[Tracker-discuss] spam auditor checked in

Wed Jul 25 18:40:18 CEST 2007

    Erik> skip at pobox.com skrev:
    Erik> *) An attribute, 'spambayes_score', is added to the file and msg
    Erik> classes (in schema.py). Guess what this attribute will
    Erik> hold.. :-). A boolean attribute 'spambayes_misclassified' should
    Erik> also be added.
    >> 
    >> When do you know it's been misclassified?  My thought would be that
    >> you have to save all submissionss which score as spam for some period
    >> of time, probably with some unique identifier (an incrementing
    >> counter would be sufficient).  That unique identifier has to
    >> propagate to the SpamBayes server.  Later on, if you determine that a
    >> submission was misclassifed, you use that unique id to retrieve the
    >> info you saved and pump it into the tracker.
    >> 
    Erik> My idea was to set it to False for all file/msg instances that
    Erik> have been successfully classified, and then add a button that
    Erik> allows ordinary users to tag the file/msg as misclassified, which
    Erik> would allow a coordinator to visit the message and press either a
    Erik> 'mark as spam' or a 'mark as ham' button. The former would set
    Erik> spambayes_score to 1.0 and submit the message for training as
    Erik> spam. The latter would set spambayes_score to 0.0 and submit the
    Erik> message for training as ham. Both would clear the
    Erik> spambayes__misclassified flag (set it to False).

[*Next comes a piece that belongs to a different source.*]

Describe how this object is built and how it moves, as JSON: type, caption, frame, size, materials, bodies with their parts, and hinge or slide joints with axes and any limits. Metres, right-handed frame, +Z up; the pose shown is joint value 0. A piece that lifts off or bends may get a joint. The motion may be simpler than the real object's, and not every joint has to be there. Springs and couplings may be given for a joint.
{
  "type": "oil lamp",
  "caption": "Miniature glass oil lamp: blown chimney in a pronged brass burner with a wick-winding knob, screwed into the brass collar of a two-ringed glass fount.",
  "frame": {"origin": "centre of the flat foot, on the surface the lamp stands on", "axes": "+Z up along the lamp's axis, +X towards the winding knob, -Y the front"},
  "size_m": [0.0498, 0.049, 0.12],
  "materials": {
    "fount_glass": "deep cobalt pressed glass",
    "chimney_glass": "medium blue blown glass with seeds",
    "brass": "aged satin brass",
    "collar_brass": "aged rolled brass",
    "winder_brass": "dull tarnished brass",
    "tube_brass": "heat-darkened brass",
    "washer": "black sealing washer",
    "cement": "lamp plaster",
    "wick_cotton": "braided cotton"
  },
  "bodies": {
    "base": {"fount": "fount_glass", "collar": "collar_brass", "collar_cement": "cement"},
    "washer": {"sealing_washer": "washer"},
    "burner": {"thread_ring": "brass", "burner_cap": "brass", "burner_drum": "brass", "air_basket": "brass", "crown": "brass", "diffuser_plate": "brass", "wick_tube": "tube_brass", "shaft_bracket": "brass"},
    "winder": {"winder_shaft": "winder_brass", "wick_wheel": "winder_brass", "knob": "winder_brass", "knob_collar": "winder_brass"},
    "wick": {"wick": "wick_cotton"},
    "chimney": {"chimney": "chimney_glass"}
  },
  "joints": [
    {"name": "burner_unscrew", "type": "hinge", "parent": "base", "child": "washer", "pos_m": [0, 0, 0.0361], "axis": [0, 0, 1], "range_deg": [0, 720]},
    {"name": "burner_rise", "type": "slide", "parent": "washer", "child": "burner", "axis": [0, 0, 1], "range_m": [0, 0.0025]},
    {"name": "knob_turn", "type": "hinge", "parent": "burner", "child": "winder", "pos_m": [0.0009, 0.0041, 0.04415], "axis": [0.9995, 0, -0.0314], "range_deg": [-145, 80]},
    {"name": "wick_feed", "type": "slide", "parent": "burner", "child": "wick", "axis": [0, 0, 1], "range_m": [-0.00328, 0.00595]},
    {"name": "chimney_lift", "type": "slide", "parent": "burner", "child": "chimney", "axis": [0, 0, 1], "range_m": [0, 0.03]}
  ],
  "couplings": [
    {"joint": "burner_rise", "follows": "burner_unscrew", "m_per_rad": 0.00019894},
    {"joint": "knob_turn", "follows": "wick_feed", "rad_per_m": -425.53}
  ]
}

    Erik> Does this sound reasonable to you?

It would work, but then you'd wind up exposing spam to the search engine
spiders for some period of time (maybe days if it's in a lightly visited
corner of the tracker).  That might be all the spammer needs (presuming he's
trying to leverage the tracker to boost search engine ranking).

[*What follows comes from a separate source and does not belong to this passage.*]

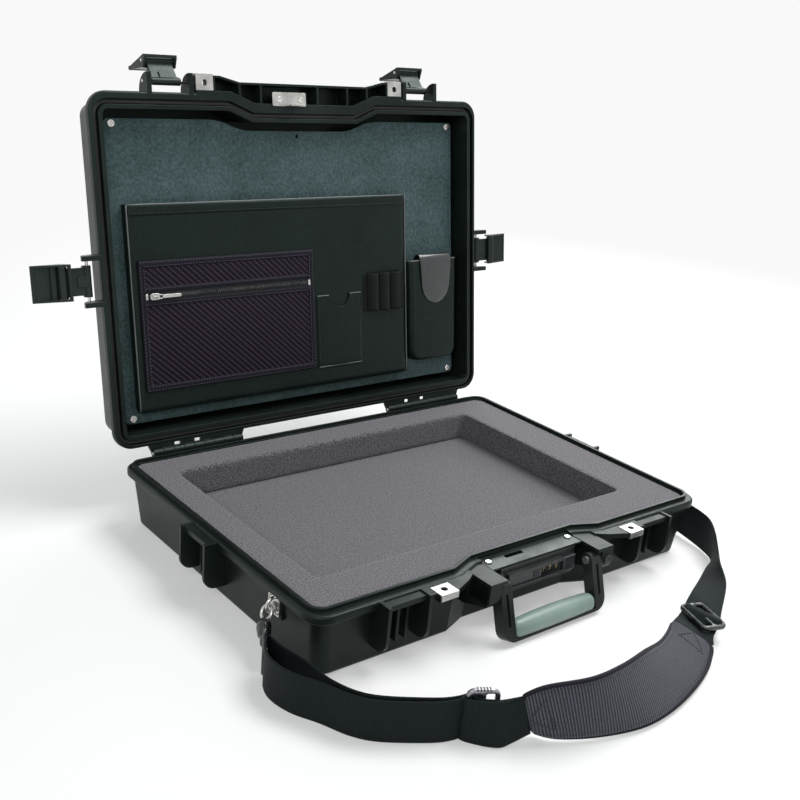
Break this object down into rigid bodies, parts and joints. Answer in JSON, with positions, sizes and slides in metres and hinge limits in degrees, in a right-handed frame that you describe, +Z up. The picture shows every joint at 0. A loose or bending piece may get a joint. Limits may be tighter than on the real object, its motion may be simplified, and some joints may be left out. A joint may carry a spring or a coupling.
{
  "type": "laptop hard case",
  "caption": "Hinged hard case for a laptop with over-centre latches, a folding handle, a dial lock, a lid organiser and a padded shoulder strap.",
  "frame": {"origin": "centre of the base's bottom face, on the floor", "axes": "+X along the case to the right as seen from its handle, +Y from the handle side to the hinge, +Z up; the base lies level and the lid stands open on its stop"},
  "size_m": [0.6444, 0.6874, 0.4696],
  "materials": {
    "shell": "fine moulded texture",
    "bezel": "satin",
    "lock_body": "semi-gloss",
    "lock_trim": "gloss",
    "dial": "gloss with printed digits",
    "steel": "brushed",
    "bright_steel": "bright plated",
    "dark_metal": "black coated",
    "latch": "satin",
    "grip": "satin",
    "handle": "satin",
    "seal": "matt",
    "foam": "open-cell foam",
    "liner": "pebbled sheet",
    "leather": "smooth grained",
    "flap_leather": "glazed grain",
    "nylon": "diagonal twill",
    "elastic": "ribbed elastic",
    "zip": "coil zip",
    "webbing": "flat woven",
    "pad": "ribbed padded cloth"
  },
  "bodies": {
    "base": {"base_shell": "shell", "base_fins": "shell", "foam_frame": "foam", "foam_pad": "foam", "bezel_plate": "bezel", "bezel_screws": "bright_steel", "lock_housing": "lock_body", "lock_axle": "steel", "base_padlock_plates": "steel", "vent_knob": "lock_trim", "hinge_pins": "bright_steel", "handle_bolts": "steel", "strap_anchors": "bright_steel", "anchor_screws": "bright_steel", "left_snap_hook": "bright_steel", "right_snap_hook": "bright_steel", "strap_left": "webbing", "strap_left_return": "webbing", "left_slider": "bright_steel", "shoulder_pad": "pad", "right_slider": "dark_metal", "strap_right": "webbing"},
    "lid": {"lid_shell": "shell", "lid_gasket": "seal", "liner_panel": "liner", "liner_screws": "bright_steel", "file_pocket": "leather", "zip_pocket": "nylon", "zip_track": "zip", "card_pocket": "leather", "pen_loops": "elastic", "phone_holster": "leather", "hasp": "steel", "hasp_screws": "bright_steel", "lid_padlock_plates": "steel", "latch_pins": "bright_steel"},
    "front_left_link": {"front_left_link": "latch"},
    "front_left_lever": {"front_left_lever": "latch", "front_left_lever_pin": "bright_steel"},
    "front_right_link": {"front_right_link": "latch"},
    "front_right_lever": {"front_right_lever": "latch", "front_right_lever_pin": "bright_steel"},
    "left_link": {"left_link": "latch"},
    "left_lever": {"left_lever": "latch", "left_lever_pin": "bright_steel"},
    "right_link": {"right_link": "latch"},
    "right_lever": {"right_lever": "latch", "right_lever_pin": "bright_steel"},
    "lock_dial_1": {"lock_dial_1": "dial"},
    "lock_dial_2": {"lock_dial_2": "dial"},
    "lock_dial_3": {"lock_dial_3": "dial"},
    "handle": {"handle_frame": "handle", "handle_grip": "grip"},
    "lock_cover": {"lock_cover": "lock_trim"},
    "lock_button": {"lock_button": "lock_trim", "button_spring": "steel"},
    "zip_slider": {"zip_slider": "bright_steel"},
    "holster_flap": {"holster_flap": "flap_leather"}
  },
  "joints": [
    {"name": "lid_hinge", "type": "hinge", "parent": "base", "child": "lid", "pos_m": [0, 0.1915, 0.066], "axis": [1, 0, 0], "range_deg": [0, 99.4]},
    {"name": "front_left_link_hinge", "type": "hinge", "parent": "lid", "child": "front_left_link", "pos_m": [-0.165, 0.26528, 0.44433], "axis": [1, 0, 0], "range_deg": [-20, 125]},
    {"name": "front_left_lever_hinge", "type": "hinge", "parent": "front_left_link", "child": "front_left_lever", "pos_m": [-0.165, 0.28347, 0.46291], "axis": [1, 0, 0], "range_deg": [-25, 55]},
    {"name": "front_right_link_hinge", "type": "hinge", "parent": "lid", "child": "front_right_link", "pos_m": [0.165, 0.26528, 0.44433], "axis": [1, 0, 0], "range_deg": [-20, 125]},
    {"name": "front_right_lever_hinge", "type": "hinge", "parent": "front_right_link", "child": "front_right_lever", "pos_m": [0.165, 0.28347, 0.46291], "axis": [1, 0, 0], "range_deg": [-25, 55]},
    {"name": "left_link_hinge", "type": "hinge", "parent": "lid", "child": "left_link", "pos_m": [-0.266, 0.23314, 0.25017], "axis": [0, 0.1633, 0.9866], "range_deg": [-55, 90]},
    {"name": "left_lever_hinge", "type": "hinge", "parent": "left_link", "child": "left_lever", "pos_m": [-0.292, 0.23314, 0.25017], "axis": [0, 0.1633, 0.9866], "range_deg": [-80, 0]},
    {"name": "right_link_hinge", "type": "hinge", "parent": "lid", "child": "right_link", "pos_m": [0.266, 0.23314, 0.25017], "axis": [0, -0.1633, -0.9866], "range_deg": [-55, 90]},
    {"name": "right_lever_hinge", "type": "hinge", "parent": "right_link", "child": "right_lever", "pos_m": [0.292, 0.23314, 0.25017], "axis": [0, -0.1633, -0.9866], "range_deg": [-80, 0]},
    {"name": "handle_hinge", "type": "hinge", "parent": "base", "child": "handle", "pos_m": [0, -0.201, 0.0515], "axis": [-1, 0, 0], "range_deg": [-33, 72]},
    {"name": "lock_cover_slide", "type": "slide", "parent": "base", "child": "lock_cover", "axis": [1, 0, 0], "range_m": [0, 0.029]},
    {"name": "lock_button_press", "type": "slide", "parent": "base", "child": "lock_button", "axis": [0, 1, 0], "range_m": [0, 0.0025], "stiffness_N_per_m": 200},
    {"name": "lock_dial_1_spin", "type": "hinge", "parent": "base", "child": "lock_dial_1", "pos_m": [0, -0.1816, 0.047], "axis": [1, 0, 0], "continuous": true},
    {"name": "lock_dial_2_spin", "type": "hinge", "parent": "base", "child": "lock_dial_2", "pos_m": [0, -0.1816, 0.047], "axis": [1, 0, 0], "continuous": true},
    {"name": "lock_dial_3_spin", "type": "hinge", "parent": "base", "child": "lock_dial_3", "pos_m": [0, -0.1816, 0.047], "axis": [1, 0, 0], "continuous": true},
    {"name": "zip_slide", "type": "slide", "parent": "lid", "child": "zip_slider", "axis": [1, 0, 0], "range_m": [0, 0.168]},
    {"name": "holster_flap_hinge", "type": "hinge", "parent": "lid", "child": "holster_flap", "pos_m": [0, 0.2389, 0.24212], "axis": [1, 0, 0], "range_deg": [-48, 0]}
  ]
}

    >> I would hide all submissions which score as spam, whether anonymous
    >> or known.  Only admins should be able to see spam submissions.
    >> 
    Erik> Yeah, that's probably the best way to do it.  This is quite a lot
    Erik> of work, of course, especially if you're new to roundup. Let me
    Erik> think about this to <zxsee if we can come up with something
    Erik> simpler.
    >> 
    >> Yeah, that's pretty much beyond my capability.  I simply don't have
    >> the time to become a Roundup expert.
    >> 
    Erik> Well, I'll see if I can find the time to do some of the
    Erik> work. Depends a bit on the weather.. :-).  I'll be very happy if
    Erik> you can contribute with some of your knowledge by inspecting my
    Erik> code and answer my questions.

That I can do.  Just let me know any time you have something you want me to
look at.

    Erik> It's been a while since I did anti-spam stuff. Fiddled a lot with
    Erik> SMTP filters and spamassassin some years ago. This feature wakes
    Erik> up some of the interest I had in the subject.

    Erik> On the matter of training - will spambayes work best if it gets
    Erik> trained on about the same amount of spam messages as ham messages?
    Erik> That is, if we're training it on 5 spam messages, should we make
    Erik> sure we also train it on 5 ham messages?

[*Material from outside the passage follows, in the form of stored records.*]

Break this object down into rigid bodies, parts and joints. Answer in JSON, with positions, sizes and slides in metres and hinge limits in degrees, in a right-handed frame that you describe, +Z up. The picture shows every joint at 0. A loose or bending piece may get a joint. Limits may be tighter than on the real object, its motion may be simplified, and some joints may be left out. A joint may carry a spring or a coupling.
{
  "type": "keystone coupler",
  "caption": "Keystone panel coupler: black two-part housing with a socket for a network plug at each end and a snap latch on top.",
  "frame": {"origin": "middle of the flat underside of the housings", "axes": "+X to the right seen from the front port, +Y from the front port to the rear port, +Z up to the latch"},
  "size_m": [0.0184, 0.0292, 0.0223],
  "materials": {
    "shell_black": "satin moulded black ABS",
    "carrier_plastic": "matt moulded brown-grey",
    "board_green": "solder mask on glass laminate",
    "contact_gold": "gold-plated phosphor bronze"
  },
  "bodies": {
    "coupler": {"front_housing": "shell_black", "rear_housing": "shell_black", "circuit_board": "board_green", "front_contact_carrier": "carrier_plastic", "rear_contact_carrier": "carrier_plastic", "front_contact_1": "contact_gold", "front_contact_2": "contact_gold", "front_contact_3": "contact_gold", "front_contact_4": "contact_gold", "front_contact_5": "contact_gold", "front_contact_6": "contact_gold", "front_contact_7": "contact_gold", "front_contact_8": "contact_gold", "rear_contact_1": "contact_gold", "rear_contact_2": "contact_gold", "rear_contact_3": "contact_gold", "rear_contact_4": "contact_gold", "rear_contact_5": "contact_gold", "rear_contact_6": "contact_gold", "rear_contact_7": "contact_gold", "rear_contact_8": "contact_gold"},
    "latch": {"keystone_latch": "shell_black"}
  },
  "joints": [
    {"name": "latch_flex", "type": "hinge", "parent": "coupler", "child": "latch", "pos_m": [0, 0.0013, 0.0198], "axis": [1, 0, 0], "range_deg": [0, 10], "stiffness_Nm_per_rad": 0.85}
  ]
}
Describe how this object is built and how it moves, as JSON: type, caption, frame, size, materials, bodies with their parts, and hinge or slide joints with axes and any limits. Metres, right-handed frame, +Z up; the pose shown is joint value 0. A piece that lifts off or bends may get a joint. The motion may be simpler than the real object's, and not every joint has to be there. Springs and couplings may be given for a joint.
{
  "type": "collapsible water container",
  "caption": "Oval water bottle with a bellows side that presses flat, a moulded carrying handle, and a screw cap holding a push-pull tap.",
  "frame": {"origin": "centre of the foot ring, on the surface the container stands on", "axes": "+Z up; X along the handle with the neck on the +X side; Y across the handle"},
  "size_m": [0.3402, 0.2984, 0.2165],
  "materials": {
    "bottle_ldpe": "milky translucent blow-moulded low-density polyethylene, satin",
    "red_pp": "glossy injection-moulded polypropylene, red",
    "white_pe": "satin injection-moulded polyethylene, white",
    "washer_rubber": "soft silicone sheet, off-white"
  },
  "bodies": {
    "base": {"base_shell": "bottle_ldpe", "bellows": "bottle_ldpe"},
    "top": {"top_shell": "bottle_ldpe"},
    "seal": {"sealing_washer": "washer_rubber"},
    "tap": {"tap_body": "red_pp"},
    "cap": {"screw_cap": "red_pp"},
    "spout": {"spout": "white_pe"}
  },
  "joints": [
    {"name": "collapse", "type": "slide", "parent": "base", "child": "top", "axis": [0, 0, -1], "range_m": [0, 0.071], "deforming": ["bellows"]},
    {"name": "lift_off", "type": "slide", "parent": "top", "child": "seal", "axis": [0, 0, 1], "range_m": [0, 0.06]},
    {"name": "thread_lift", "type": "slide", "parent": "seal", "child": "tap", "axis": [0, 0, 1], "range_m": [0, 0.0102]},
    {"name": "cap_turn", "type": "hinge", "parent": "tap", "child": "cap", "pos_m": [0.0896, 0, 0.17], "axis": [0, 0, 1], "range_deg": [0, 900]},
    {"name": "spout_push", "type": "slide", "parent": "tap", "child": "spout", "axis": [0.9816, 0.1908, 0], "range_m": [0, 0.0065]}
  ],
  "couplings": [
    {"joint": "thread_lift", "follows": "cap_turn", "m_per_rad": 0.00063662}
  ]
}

Generally, yes.  Relatively equal amounts are best, though a 3:1 ratio isn't
that big a deal.  In my experience with this type of usage (I implemented
this for the Mojam and Musi-Cal web servers a couple years ago) it's
extremely accurate.  I never needed more than 15-20 hams or spams total in
my training database.  The synthetic tokens you can generate will be
extremely helpful in discriminating ham from spam.  In the Mojam
application, spammers were hitting our concert submission form.  They were
obviously entering complete garbage for the city/state/country.
Consequently, whether or not I could find the city in my lat/long database
was an exceedingly good indicator of spamminess (or user typos - which was
a nice side benefit).

Skip